GOAL =
Return the records in full, exactly as given.

RECORDED DATA =
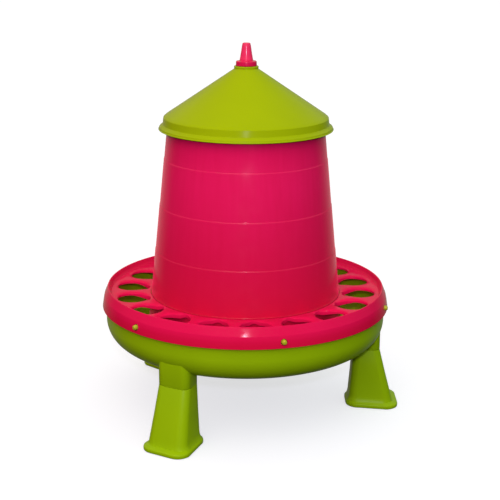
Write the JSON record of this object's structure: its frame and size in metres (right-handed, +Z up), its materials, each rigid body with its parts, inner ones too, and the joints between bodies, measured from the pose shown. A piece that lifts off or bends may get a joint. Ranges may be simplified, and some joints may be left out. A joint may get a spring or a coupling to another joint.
{
  "type": "poultry feeder",
  "caption": "Gravity poultry feeder: tapered hopper with a conical lid in a round tray, under a grille ring with openings, on push-on legs.",
  "frame": {"origin": "the floor point under the feeder's axis", "axes": "+Z up along the feeder's axis, -Y towards the front, one leg on +X"},
  "size_m": [0.398, 0.3801, 0.487],
  "materials": {
    "lime": "satin moulded",
    "pink": "glossy moulded",
    "steel": "zinc plated"
  },
  "bodies": {
    "tray": {"tray": "lime", "feed_cone": "lime", "cone_bolt": "steel", "cone_washer": "steel", "cone_nut": "steel"},
    "ring": {"anti_waste_ring": "pink", "ring_peg_1": "lime", "ring_peg_2": "lime", "ring_peg_3": "lime", "ring_peg_4": "lime", "ring_peg_5": "lime", "ring_peg_6": "lime"},
    "hopper": {"hopper": "pink"},
    "lid": {"lid": "lime"},
    "knob": {"lid_knob": "pink"},
    "leg_1": {"leg_1": "lime"},
    "leg_2": {"leg_2": "lime"},
    "leg_3": {"leg_3": "lime"}
  },
  "joints": [
    {"name": "hopper_twist", "type": "hinge", "parent": "tray", "child": "hopper", "pos_m": [0, 0, 0.1], "axis": [0, 0, 1], "range_deg": [0, 20]},
    {"name": "ring_twist", "type": "hinge", "parent": "tray", "child": "ring", "pos_m": [0, 0, 0.15], "axis": [0, 0, 1], "range_deg": [0, 8]},
    {"name": "lid_lift", "type": "slide", "parent": "hopper", "child": "lid", "axis": [0, 0, 1], "range_m": [0, 0.12]},
    {"name": "knob_turn", "type": "hinge", "parent": "lid", "child": "knob", "pos_m": [0, 0, 0.458], "axis": [0, 0, 1], "range_deg": [0, 90]},
    {"name": "leg_1_pull", "type": "slide", "parent": "tray", "child": "leg_1", "axis": [0, 0, -1], "range_m": [0, 0.028]},
    {"name": "leg_2_pull", "type": "slide", "parent": "tray", "child": "leg_2", "axis": [0, 0, -1], "range_m": [0, 0.028]},
    {"name": "leg_3_pull", "type": "slide", "parent": "tray", "child": "leg_3", "axis": [0, 0, -1], "range_m": [0, 0.028]}
  ]
}
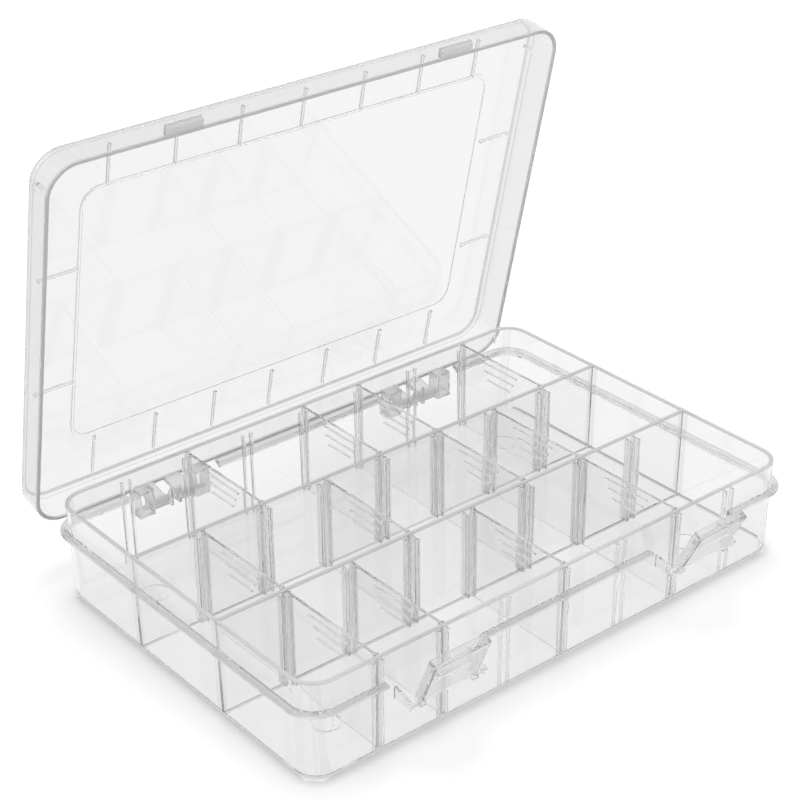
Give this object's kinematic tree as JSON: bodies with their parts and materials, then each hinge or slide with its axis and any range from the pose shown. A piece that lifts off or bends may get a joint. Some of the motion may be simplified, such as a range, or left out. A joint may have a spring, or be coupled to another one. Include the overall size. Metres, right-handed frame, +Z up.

FINISHED EXERCISE =
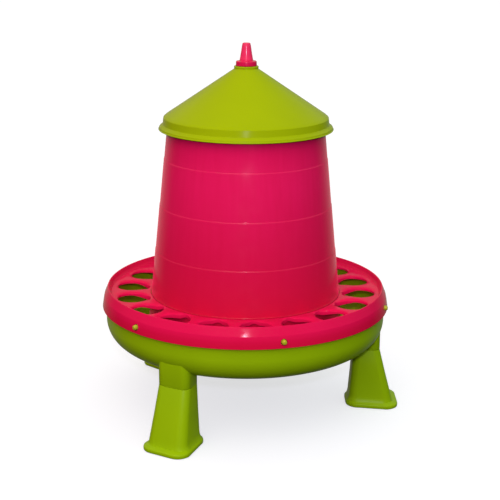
Write the JSON record of this object's structure: its frame and size in metres (right-handed, +Z up), its materials, each rigid body with its parts, inner ones too, and the joints between bodies, measured from the pose shown. A piece that lifts off or bends may get a joint. Ranges may be simplified, and some joints may be left out. A joint may get a spring or a coupling to another joint.
{
  "type": "poultry feeder",
  "caption": "Gravity poultry feeder: tapered hopper with a conical lid in a round tray, under a grille ring with openings, on push-on legs.",
  "frame": {"origin": "the floor point under the feeder's axis", "axes": "+Z up along the feeder's axis, -Y towards the front, one leg on +X"},
  "size_m": [0.398, 0.3801, 0.487],
  "materials": {
    "lime": "satin moulded",
    "pink": "glossy moulded",
    "steel": "zinc plated"
  },
  "bodies": {
    "tray": {"tray": "lime", "feed_cone": "lime", "cone_bolt": "steel", "cone_washer": "steel", "cone_nut": "steel"},
    "ring": {"anti_waste_ring": "pink", "ring_peg_1": "lime", "ring_peg_2": "lime", "ring_peg_3": "lime", "ring_peg_4": "lime", "ring_peg_5": "lime", "ring_peg_6": "lime"},
    "hopper": {"hopper": "pink"},
    "lid": {"lid": "lime"},
    "knob": {"lid_knob": "pink"},
    "leg_1": {"leg_1": "lime"},
    "leg_2": {"leg_2": "lime"},
    "leg_3": {"leg_3": "lime"}
  },
  "joints": [
    {"name": "hopper_twist", "type": "hinge", "parent": "tray", "child": "hopper", "pos_m": [0, 0, 0.1], "axis": [0, 0, 1], "range_deg": [0, 20]},
    {"name": "ring_twist", "type": "hinge", "parent": "tray", "child": "ring", "pos_m": [0, 0, 0.15], "axis": [0, 0, 1], "range_deg": [0, 8]},
    {"name": "lid_lift", "type": "slide", "parent": "hopper", "child": "lid", "axis": [0, 0, 1], "range_m": [0, 0.12]},
    {"name": "knob_turn", "type": "hinge", "parent": "lid", "child": "knob", "pos_m": [0, 0, 0.458], "axis": [0, 0, 1], "range_deg": [0, 90]},
    {"name": "leg_1_pull", "type": "slide", "parent": "tray", "child": "leg_1", "axis": [0, 0, -1], "range_m": [0, 0.028]},
    {"name": "leg_2_pull", "type": "slide", "parent": "tray", "child": "leg_2", "axis": [0, 0, -1], "range_m": [0, 0.028]},
    {"name": "leg_3_pull", "type": "slide", "parent": "tray", "child": "leg_3", "axis": [0, 0, -1], "range_m": [0, 0.028]}
  ]
}
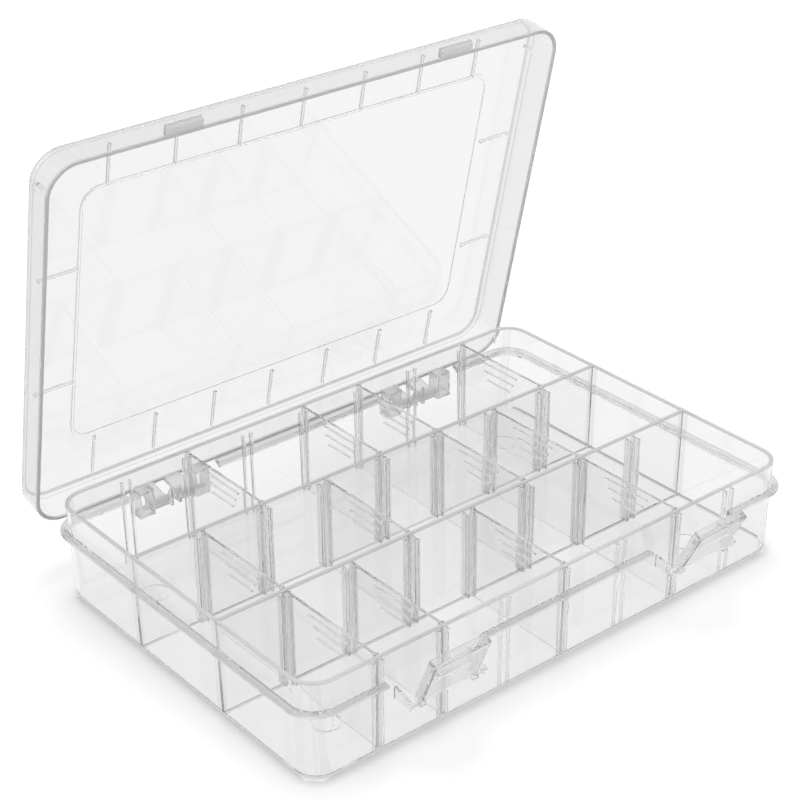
Give this object's kinematic tree as JSON: bodies with their parts and materials, then each hinge or slide with its axis and any range from the pose shown. A piece that lifts off or bends may get a joint. Some of the motion may be simplified, such as a range, or left out. A joint may have a spring, or be coupled to another one. Include the overall size. Metres, right-handed frame, +Z up.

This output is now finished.